Environment Variables
If the
COLUMNS variable is set, ls uses the width provided in determining positioning of columnar output.
LANG determines the locale to use for the locale categories when both
LC_ALL and the corresponding
environment variable (beginning with
LC_) do not specify a locale. If
LANG is not set or is null, it defaults
to
C (see lang(5)).
LC_COLLATE determines the order in which the output is sorted.
LC_CTYPE determines which characters are classified as nonprinting for the -b and -q
options, and the
interpretation of single- and/or multibyte characters within file names.

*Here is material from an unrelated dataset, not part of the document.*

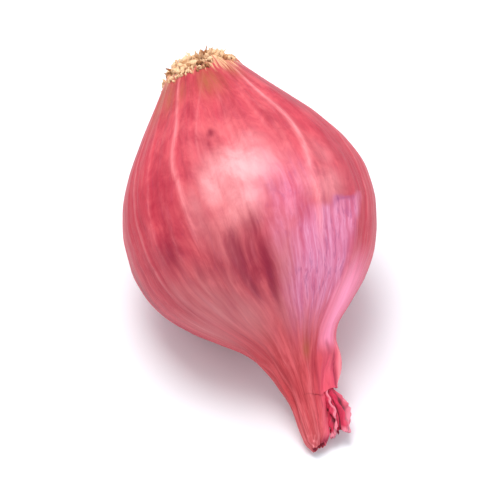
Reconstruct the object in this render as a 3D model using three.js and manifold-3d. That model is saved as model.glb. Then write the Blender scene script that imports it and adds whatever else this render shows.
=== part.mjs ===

LC_TIME determines the date and time strings output by the -g, -l (ell), -n
, and -o options.
LC_MESSAGES determines the language in which messages (other than the date and time strings) are
displayed.
If any internationalization variable contains an invalid setting, they all default to
C (see environ(5)).
International Code Set Support
Single- and multibyte character code sets are supported.
RETURN VALUE
ls exits with one of the following values:
0 All input files were listed successfully.
>0 ls was aborted because errors occurred when accessing files. The following conditions cause an
error:
• Specified file not found.
• User has no permission to read the directory.
• Process could not get enough memory.
• Invalid option specified.
EXAMPLES
Print a long listing of all the files in the current working directory (including the file sizes). List the most
recently modified (youngest) file first, followed by the next older file, and so forth, to the oldest. Files
whose names begin with a . are also printed.
ls -alst
WARNINGS
Setting options based on whether the output is a login (tty) device is undesirable because ls -s is very
different from ls-s|lp. On the other hand, not using this setting makes old shell scripts that used ls
almost inevitably fail.
Nonprinting characters in file names (without the -b or -q option) may cause columnar output to be
misaligned.
DEPENDENCIES
NFS
The -l (ell) option does not display a plus sign (+) after the access permission bits of networked files to
represent existence of optional access control list entries.
AUTHOR
ls was developed by AT&T, the University of California, Berkeley and HP.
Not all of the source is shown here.